“Cá” mostra uma “mater” dolorosa”, a qual, com passo solene, anda lenta e silenciosa através das ruas de uma aldeia abandonada. Sempre que ela se aproxima de uma casa, as suas paredes choram água. Uma vez chegada dentro de uma casa, ela encontra os restos de um antigo feixe de milho, provavelmente parte da última colheita feita na aldeia. Em seguida, começa um ritual de lamentação fúnebre. Na fúria destrutiva da lamentação, Maria vive uma morte simbólica para dar vida a uma nova Maria, a qual absorveu o conhecimento da aldeia e se dirige para longe para continuar a tradição.

Entre o paganismo e o cristianismo, o vídeo mostra a imagem de Maria como lamentadora no ato de padecer a morte: a morte da aldeia, símbolo do mundo antigo, representado pelo feixe de milho. O vídeo é construído em torno de alguns “tableaux vivants”, poses estáticas perto das portas, janelas e paredes de casas vazias que expressam, de um modo claro, simples e eficaz, conteúdos muito complexos. O objectivo é mostrar o presente, para torná-lo mais “real”. Os “tableaux vivants” alternam com imagens das paredes que choram a passagem da mulher; eles são de uma cor diferente do resto do vídeo: é uma forma de isolar essas imagens, sentidas como “necessárias” para enfatizar o sentido trágico da história contada.

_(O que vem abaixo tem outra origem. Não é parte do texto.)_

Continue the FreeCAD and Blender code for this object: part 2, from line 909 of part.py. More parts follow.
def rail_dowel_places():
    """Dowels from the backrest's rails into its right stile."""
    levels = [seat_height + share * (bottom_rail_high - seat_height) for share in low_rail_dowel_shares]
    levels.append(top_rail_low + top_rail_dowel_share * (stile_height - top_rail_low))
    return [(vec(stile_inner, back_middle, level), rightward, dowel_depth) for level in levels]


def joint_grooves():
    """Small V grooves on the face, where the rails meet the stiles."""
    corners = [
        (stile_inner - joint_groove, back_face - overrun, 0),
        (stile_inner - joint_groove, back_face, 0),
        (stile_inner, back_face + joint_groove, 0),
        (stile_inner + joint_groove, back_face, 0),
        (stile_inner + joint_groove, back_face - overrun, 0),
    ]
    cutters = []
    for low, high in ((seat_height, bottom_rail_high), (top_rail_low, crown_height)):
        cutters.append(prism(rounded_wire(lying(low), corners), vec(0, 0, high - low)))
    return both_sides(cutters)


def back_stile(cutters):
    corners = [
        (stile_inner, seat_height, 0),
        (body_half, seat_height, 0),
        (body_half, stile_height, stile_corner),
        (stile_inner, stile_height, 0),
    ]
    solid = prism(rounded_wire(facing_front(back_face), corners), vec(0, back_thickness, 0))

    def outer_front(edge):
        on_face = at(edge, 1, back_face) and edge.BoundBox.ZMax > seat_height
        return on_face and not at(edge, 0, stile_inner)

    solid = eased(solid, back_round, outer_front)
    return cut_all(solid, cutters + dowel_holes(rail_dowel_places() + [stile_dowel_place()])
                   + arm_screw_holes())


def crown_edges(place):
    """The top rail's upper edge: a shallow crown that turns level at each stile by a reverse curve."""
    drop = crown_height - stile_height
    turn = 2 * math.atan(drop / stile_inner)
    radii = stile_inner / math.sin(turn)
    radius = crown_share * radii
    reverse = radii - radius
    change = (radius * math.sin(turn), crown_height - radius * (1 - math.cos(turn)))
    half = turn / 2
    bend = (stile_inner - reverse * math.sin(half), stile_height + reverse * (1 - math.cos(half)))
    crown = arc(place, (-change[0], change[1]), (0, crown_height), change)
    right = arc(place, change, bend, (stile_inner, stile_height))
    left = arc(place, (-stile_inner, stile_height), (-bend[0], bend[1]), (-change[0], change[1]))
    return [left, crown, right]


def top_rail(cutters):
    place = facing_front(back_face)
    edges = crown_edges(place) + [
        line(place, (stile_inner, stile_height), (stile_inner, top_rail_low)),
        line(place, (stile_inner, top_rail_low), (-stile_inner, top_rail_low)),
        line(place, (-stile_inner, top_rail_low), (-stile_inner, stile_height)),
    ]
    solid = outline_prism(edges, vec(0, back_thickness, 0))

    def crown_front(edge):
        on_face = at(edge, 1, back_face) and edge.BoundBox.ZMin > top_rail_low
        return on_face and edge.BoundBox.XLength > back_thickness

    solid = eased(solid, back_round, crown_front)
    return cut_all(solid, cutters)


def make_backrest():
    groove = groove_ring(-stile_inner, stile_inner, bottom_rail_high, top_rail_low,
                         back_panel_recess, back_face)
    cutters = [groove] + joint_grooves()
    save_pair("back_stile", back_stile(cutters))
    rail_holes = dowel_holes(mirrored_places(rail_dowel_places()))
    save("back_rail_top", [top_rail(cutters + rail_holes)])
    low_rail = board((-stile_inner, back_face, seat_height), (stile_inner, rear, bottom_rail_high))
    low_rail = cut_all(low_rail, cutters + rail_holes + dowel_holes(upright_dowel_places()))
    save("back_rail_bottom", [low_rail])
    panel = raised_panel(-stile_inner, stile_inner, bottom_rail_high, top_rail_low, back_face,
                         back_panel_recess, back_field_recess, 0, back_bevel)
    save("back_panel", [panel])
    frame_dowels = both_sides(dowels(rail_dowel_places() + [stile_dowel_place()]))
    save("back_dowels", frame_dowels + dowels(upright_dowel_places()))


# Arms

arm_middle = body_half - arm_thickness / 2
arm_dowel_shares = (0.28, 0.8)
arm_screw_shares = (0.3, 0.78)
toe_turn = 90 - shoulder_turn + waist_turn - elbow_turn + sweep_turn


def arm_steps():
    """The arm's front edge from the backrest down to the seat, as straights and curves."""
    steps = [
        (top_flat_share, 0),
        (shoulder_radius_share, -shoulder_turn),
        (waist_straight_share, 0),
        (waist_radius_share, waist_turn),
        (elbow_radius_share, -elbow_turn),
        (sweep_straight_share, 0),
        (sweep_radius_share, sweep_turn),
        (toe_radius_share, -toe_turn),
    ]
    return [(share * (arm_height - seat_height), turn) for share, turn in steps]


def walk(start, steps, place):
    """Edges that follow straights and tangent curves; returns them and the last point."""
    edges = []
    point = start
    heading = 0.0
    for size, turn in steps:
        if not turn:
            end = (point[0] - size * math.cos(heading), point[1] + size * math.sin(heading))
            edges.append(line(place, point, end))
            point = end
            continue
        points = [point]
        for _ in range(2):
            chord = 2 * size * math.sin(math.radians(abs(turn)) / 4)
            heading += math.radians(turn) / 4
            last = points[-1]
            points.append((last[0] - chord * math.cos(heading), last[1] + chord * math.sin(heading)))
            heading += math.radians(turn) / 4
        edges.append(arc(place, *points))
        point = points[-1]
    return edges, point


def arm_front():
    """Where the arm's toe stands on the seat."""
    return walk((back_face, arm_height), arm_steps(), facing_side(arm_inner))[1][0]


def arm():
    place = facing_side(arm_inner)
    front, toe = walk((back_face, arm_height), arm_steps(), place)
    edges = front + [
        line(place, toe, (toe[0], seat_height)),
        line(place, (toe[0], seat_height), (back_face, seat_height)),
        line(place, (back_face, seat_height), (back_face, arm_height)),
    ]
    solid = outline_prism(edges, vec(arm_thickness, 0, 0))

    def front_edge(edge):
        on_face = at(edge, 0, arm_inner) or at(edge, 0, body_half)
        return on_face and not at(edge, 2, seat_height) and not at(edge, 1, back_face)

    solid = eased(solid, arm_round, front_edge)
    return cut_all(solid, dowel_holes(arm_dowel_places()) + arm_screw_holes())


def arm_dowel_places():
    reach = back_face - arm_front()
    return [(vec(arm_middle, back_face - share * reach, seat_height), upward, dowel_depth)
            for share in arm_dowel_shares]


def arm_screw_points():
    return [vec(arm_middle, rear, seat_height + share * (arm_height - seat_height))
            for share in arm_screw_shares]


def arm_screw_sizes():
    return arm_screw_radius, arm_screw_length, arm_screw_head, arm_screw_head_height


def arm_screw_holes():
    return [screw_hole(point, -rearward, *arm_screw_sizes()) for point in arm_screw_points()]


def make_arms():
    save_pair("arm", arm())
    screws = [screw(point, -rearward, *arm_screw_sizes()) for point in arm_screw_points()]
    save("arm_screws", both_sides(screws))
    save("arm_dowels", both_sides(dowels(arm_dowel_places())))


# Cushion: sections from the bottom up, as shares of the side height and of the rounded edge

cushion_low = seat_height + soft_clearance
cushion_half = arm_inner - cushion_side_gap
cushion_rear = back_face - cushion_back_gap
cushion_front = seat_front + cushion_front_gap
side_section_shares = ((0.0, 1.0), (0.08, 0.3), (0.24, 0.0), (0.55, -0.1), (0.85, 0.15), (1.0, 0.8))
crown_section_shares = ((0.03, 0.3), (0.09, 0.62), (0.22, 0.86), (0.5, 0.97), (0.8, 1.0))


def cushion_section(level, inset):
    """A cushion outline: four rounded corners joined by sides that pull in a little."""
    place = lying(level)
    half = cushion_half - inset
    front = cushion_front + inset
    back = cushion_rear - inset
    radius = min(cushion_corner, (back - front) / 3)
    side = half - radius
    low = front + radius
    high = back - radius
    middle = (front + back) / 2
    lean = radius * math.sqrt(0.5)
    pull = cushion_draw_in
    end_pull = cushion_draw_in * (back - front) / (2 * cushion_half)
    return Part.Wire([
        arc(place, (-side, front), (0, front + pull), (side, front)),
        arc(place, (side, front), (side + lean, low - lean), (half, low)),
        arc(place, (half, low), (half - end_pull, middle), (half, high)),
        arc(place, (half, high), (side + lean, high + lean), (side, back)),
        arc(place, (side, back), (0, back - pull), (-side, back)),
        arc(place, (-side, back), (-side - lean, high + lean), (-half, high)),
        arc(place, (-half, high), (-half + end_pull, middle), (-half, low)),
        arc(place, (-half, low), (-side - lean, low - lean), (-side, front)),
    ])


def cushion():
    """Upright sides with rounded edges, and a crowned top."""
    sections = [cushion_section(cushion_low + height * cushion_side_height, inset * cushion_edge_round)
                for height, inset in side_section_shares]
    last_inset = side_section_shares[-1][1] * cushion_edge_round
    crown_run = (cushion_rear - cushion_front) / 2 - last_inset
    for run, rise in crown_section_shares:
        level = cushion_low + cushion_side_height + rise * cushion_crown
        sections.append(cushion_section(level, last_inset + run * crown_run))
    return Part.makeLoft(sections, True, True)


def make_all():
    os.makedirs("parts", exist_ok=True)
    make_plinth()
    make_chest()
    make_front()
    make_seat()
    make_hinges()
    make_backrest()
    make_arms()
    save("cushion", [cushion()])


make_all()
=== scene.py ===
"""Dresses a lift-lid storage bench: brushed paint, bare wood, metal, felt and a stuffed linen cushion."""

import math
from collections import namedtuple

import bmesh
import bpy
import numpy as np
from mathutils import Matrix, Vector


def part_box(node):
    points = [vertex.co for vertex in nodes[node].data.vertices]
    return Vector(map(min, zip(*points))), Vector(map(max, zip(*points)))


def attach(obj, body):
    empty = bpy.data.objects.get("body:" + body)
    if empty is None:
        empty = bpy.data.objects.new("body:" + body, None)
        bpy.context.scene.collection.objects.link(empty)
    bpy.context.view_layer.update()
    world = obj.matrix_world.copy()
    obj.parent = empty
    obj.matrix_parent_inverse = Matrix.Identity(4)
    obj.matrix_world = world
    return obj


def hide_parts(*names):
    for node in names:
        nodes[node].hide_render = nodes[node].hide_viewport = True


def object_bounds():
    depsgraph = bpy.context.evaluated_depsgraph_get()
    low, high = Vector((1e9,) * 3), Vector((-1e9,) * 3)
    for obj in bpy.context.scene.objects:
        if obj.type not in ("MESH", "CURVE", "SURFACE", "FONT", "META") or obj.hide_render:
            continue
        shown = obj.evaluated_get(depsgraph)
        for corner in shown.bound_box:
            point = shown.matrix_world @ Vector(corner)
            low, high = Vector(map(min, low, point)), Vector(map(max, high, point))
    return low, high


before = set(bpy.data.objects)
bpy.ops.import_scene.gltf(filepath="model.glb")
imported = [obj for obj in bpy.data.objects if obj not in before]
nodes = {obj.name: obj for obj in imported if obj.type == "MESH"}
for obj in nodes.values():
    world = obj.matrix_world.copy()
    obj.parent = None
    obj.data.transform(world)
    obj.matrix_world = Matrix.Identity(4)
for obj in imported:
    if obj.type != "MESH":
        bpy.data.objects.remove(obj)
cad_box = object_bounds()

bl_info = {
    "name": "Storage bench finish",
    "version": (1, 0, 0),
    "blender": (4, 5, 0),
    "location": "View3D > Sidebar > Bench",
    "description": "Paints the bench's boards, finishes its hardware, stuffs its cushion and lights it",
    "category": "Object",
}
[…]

A lamentação, o ritual do choro vinculado à colheita é um dispositivo para superar o trauma da morte, para dar forma à dor e as memórias relacionadas com o desaparecimento; é uma etapa fundamental para encontrar a força para continuar a viver.

Manuela Barile (n. 1978) é uma artista de origem italiana que vive e trabalha na região rural do maciço da Gralheira (S. Pedro do Sul) desde 2006. Aí desenvolve projectos em estreito contacto com as comunidades locais, tendo em conta aspectos específicos do território como a tradição, a memória, os símbolos e os rituais depositados no solo como marcas indeléveis. O seu trabalho artístico combina antropologia visual e sonora, documentário, vídeo arte, performance art e performance vocal, tocando questões íntimas como a morte, a pobreza, o trabalho, a felicidade, a emigração, etc. A arte de Manuela Barile é uma investigação contínua sobre a realidade, sobre o estar no mundo, sobre a experiência pessoal. Usando como ponto de partida a sua própria existência e a de pessoas comuns, o trabalho da artista é capaz de transformar a experiência individual num lugar de projecção colectiva. Como performer vocal, embarcou em 2001 num percurso pessoal na área da experimentação vocal aplicada à improvisação livre. A artista baseia-se no uso de “técnicas vocais estendidas” focadas na relação entre voz, corpo, paisagem sonora e propriedades acústicas dos lugares. Manuela Barile é presentemente diretora artística da Binaural/Nodar, organização para a qual criou inúmeras obras audiovisuais, muitas das quais co-financiadas pelo Governo de Portugal e por fundações privadas em Portugal e em Itália (“Moroloja”, “Locus in Quo”, “Oikos”, “Rheia Zoontes”, “A Esposa” etc.). As suas obras foram exibidas em múltiplos festivais e espaços expositivos nacionais e internacionais: Australian International Experimental Film Festival, Cologne OFF, Óptica Madrid, Óptica Buenos Aires, Videoholica, Festival Internacional de Cinema de Camden (US), Marco (Vigo), Espaço Isto é Normal (A Corunha), Museu Bienal de Cerveira, Espaço Performas (Aveiro), Teatro Viriato (Viseu), etc.